=== DIRECTION ===
In the records below, find the line with "base_cover();" and the line with "imported = [obj"; return exactly those lines and every line between them.

=== DATA SUPPLIED ===
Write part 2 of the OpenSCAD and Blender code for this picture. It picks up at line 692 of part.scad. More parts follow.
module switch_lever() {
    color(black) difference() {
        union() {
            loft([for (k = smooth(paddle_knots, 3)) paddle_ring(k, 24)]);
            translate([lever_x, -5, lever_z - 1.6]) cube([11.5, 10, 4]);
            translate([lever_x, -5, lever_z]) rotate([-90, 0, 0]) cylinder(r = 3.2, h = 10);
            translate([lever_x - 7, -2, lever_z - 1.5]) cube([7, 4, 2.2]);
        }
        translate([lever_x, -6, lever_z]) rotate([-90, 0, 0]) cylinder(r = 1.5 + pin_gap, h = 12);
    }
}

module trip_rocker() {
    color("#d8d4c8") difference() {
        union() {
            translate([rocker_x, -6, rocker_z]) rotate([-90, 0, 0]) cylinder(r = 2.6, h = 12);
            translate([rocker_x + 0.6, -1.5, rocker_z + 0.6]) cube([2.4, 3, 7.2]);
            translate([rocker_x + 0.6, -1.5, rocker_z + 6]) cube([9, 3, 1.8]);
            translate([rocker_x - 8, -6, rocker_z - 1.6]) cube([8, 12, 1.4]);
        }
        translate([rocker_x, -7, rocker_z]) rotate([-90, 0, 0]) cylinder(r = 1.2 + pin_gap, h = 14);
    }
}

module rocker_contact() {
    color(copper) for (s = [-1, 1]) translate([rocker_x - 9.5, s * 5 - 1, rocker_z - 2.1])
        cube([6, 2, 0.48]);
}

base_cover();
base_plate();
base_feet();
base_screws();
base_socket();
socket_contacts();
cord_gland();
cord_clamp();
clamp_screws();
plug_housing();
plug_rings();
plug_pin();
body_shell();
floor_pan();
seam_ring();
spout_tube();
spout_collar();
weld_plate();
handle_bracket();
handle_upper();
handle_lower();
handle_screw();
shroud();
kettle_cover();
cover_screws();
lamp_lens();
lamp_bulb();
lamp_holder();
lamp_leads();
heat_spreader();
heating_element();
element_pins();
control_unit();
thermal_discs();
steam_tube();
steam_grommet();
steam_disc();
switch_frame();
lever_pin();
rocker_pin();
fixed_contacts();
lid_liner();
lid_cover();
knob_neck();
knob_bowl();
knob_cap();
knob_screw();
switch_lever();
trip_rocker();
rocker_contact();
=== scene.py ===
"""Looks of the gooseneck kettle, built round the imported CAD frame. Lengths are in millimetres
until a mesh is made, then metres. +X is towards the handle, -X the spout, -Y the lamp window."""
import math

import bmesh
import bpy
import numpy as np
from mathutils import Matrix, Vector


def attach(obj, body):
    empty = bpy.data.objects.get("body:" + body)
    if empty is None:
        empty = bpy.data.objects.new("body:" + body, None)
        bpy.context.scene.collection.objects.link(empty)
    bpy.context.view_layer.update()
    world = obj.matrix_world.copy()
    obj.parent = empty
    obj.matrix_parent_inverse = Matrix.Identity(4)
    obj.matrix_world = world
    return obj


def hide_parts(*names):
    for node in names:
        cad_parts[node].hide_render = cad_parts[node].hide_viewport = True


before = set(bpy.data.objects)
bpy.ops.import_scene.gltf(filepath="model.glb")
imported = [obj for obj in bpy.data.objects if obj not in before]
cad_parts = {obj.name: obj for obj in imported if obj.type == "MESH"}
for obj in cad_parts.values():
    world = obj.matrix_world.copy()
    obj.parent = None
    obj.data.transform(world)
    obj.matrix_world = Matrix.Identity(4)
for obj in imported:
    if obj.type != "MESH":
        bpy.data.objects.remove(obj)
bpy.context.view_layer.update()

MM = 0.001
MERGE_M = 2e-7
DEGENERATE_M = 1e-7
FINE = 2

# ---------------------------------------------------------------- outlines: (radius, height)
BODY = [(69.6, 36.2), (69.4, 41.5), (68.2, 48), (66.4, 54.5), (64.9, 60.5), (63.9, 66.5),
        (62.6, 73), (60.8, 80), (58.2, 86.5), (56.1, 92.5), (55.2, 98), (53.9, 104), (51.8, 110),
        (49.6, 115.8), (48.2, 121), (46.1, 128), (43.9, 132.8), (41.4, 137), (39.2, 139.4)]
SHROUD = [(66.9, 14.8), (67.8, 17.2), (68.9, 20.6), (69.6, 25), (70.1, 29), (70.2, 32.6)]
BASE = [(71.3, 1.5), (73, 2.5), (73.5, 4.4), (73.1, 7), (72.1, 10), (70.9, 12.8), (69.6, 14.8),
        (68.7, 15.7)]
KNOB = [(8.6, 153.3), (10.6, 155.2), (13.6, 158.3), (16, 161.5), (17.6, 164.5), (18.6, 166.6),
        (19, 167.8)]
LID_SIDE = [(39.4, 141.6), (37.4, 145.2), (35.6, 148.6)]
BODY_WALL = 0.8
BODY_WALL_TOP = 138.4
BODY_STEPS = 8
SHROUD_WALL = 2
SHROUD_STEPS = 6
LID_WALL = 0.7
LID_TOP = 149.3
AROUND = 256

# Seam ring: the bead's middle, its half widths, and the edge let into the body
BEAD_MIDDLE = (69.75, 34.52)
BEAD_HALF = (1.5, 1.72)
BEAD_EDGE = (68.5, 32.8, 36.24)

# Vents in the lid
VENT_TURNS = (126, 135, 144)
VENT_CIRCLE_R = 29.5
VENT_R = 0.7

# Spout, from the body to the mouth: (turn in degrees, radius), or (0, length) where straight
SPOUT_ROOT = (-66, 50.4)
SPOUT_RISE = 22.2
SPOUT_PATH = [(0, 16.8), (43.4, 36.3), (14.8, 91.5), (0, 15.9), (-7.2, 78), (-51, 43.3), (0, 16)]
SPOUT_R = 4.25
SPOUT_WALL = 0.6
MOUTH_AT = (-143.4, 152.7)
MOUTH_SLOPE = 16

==

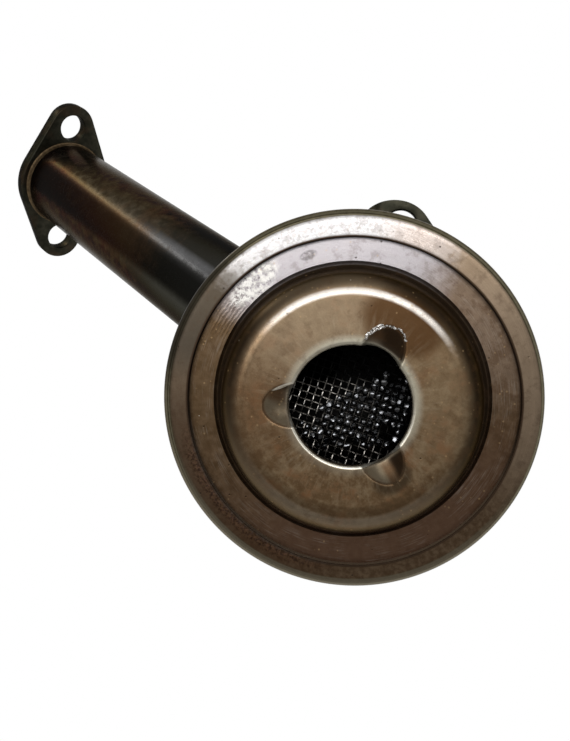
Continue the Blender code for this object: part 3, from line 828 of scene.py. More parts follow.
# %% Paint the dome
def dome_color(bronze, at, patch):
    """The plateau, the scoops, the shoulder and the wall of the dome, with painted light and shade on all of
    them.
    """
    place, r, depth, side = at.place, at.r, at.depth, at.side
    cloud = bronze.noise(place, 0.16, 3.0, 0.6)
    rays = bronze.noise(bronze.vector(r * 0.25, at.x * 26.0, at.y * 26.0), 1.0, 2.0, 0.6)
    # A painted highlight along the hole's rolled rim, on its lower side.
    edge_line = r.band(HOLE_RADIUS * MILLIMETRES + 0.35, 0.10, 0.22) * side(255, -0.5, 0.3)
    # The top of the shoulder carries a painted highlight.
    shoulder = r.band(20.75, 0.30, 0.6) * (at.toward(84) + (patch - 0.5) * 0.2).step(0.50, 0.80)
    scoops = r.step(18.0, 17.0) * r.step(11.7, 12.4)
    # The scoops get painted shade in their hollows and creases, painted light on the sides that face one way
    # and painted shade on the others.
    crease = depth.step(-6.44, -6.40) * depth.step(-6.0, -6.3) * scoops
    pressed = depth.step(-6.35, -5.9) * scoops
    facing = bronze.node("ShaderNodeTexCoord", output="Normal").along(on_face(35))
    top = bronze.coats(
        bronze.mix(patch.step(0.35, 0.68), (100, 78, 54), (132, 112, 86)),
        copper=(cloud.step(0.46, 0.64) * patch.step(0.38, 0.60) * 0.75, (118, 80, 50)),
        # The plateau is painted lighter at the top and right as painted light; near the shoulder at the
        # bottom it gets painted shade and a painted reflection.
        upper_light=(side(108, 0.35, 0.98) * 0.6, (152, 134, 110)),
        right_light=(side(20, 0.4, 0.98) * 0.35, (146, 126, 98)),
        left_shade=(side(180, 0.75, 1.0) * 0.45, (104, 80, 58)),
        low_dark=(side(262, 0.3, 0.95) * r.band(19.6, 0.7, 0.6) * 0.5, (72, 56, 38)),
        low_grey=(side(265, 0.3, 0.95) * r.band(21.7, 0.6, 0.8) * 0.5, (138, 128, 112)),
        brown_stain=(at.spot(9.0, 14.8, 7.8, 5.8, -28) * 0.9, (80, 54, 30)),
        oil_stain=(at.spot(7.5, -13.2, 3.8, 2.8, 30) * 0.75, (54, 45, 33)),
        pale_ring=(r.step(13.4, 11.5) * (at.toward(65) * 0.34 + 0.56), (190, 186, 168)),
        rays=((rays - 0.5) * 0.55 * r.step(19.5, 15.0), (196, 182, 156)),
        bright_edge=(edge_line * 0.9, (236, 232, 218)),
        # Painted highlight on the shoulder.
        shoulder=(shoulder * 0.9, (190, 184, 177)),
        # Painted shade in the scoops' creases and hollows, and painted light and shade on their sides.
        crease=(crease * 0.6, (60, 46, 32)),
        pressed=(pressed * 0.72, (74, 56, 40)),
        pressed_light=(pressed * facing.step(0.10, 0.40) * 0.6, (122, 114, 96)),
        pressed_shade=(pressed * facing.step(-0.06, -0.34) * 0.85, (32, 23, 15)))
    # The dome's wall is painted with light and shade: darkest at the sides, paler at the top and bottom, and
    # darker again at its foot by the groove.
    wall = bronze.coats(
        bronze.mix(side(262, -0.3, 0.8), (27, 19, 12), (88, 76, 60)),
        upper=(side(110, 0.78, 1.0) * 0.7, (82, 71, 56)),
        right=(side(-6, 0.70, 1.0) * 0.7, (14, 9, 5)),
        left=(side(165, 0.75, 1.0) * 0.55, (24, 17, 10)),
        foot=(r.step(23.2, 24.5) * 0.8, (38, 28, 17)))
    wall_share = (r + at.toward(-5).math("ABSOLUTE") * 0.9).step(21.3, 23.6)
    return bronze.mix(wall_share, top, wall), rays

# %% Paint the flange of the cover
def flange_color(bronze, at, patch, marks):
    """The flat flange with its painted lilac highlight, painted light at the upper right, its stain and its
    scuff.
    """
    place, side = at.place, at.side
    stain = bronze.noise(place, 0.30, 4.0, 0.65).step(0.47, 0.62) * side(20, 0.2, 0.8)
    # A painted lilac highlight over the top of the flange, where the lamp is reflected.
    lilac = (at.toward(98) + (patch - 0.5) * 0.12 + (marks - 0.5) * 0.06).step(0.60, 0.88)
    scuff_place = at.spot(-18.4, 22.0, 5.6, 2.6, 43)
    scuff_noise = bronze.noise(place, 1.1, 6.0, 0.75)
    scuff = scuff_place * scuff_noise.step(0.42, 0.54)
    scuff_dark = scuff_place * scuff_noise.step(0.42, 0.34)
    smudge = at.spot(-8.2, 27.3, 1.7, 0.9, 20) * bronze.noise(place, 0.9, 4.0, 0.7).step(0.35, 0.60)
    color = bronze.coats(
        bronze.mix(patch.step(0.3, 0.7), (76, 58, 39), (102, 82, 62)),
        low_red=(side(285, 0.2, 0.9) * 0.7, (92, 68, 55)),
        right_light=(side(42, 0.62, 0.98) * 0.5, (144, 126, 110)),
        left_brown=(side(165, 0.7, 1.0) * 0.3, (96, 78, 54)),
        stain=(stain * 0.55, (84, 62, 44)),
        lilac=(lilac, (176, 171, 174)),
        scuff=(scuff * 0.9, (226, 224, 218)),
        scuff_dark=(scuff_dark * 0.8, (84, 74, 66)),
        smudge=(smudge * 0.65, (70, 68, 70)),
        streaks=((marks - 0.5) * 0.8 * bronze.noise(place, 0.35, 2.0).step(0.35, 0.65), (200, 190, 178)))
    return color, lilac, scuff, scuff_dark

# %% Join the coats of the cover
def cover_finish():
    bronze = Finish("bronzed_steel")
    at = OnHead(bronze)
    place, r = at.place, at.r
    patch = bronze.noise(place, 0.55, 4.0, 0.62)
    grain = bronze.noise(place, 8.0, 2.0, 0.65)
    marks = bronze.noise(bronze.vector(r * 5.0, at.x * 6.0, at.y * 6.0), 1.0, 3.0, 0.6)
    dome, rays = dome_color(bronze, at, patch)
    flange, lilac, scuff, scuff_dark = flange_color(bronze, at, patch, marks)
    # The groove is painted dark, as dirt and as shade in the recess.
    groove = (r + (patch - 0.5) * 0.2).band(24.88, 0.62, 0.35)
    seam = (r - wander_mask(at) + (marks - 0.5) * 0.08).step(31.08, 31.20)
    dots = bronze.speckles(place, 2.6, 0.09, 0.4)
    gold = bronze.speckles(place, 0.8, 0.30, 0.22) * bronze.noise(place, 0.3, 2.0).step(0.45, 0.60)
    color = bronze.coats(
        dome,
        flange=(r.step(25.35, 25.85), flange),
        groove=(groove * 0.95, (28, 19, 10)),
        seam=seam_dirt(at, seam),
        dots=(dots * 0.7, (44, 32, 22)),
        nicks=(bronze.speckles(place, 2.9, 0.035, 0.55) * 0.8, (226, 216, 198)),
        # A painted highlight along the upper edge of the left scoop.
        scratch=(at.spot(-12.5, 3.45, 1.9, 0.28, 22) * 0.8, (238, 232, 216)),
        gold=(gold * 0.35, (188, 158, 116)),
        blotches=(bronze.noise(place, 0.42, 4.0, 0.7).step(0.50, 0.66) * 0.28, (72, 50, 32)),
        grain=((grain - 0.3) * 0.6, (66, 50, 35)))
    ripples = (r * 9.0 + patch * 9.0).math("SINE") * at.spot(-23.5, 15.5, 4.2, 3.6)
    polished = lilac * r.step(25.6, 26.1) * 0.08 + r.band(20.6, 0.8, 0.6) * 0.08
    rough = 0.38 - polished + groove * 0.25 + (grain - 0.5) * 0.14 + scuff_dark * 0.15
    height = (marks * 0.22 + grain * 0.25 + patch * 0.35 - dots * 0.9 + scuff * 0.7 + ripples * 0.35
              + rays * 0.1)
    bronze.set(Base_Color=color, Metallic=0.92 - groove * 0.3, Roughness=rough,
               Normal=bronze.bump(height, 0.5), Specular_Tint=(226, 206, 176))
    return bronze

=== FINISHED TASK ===
base_cover();
base_plate();
base_feet();
base_screws();
base_socket();
socket_contacts();
cord_gland();
cord_clamp();
clamp_screws();
plug_housing();
plug_rings();
plug_pin();
body_shell();
floor_pan();
seam_ring();
spout_tube();
spout_collar();
weld_plate();
handle_bracket();
handle_upper();
handle_lower();
handle_screw();
shroud();
kettle_cover();
cover_screws();
lamp_lens();
lamp_bulb();
lamp_holder();
lamp_leads();
heat_spreader();
heating_element();
element_pins();
control_unit();
thermal_discs();
steam_tube();
steam_grommet();
steam_disc();
switch_frame();
lever_pin();
rocker_pin();
fixed_contacts();
lid_liner();
lid_cover();
knob_neck();
knob_bowl();
knob_cap();
knob_screw();
switch_lever();
trip_rocker();
rocker_contact();
=== scene.py ===
"""Looks of the gooseneck kettle, built round the imported CAD frame. Lengths are in millimetres
until a mesh is made, then metres. +X is towards the handle, -X the spout, -Y the lamp window."""
import math

import bmesh
import bpy
import numpy as np
from mathutils import Matrix, Vector


def attach(obj, body):
    empty = bpy.data.objects.get("body:" + body)
    if empty is None:
        empty = bpy.data.objects.new("body:" + body, None)
        bpy.context.scene.collection.objects.link(empty)
    bpy.context.view_layer.update()
    world = obj.matrix_world.copy()
    obj.parent = empty
    obj.matrix_parent_inverse = Matrix.Identity(4)
    obj.matrix_world = world
    return obj


def hide_parts(*names):
    for node in names:
        cad_parts[node].hide_render = cad_parts[node].hide_viewport = True


before = set(bpy.data.objects)
bpy.ops.import_scene.gltf(filepath="model.glb")
imported = [obj for obj in bpy.data.objects if obj not in before]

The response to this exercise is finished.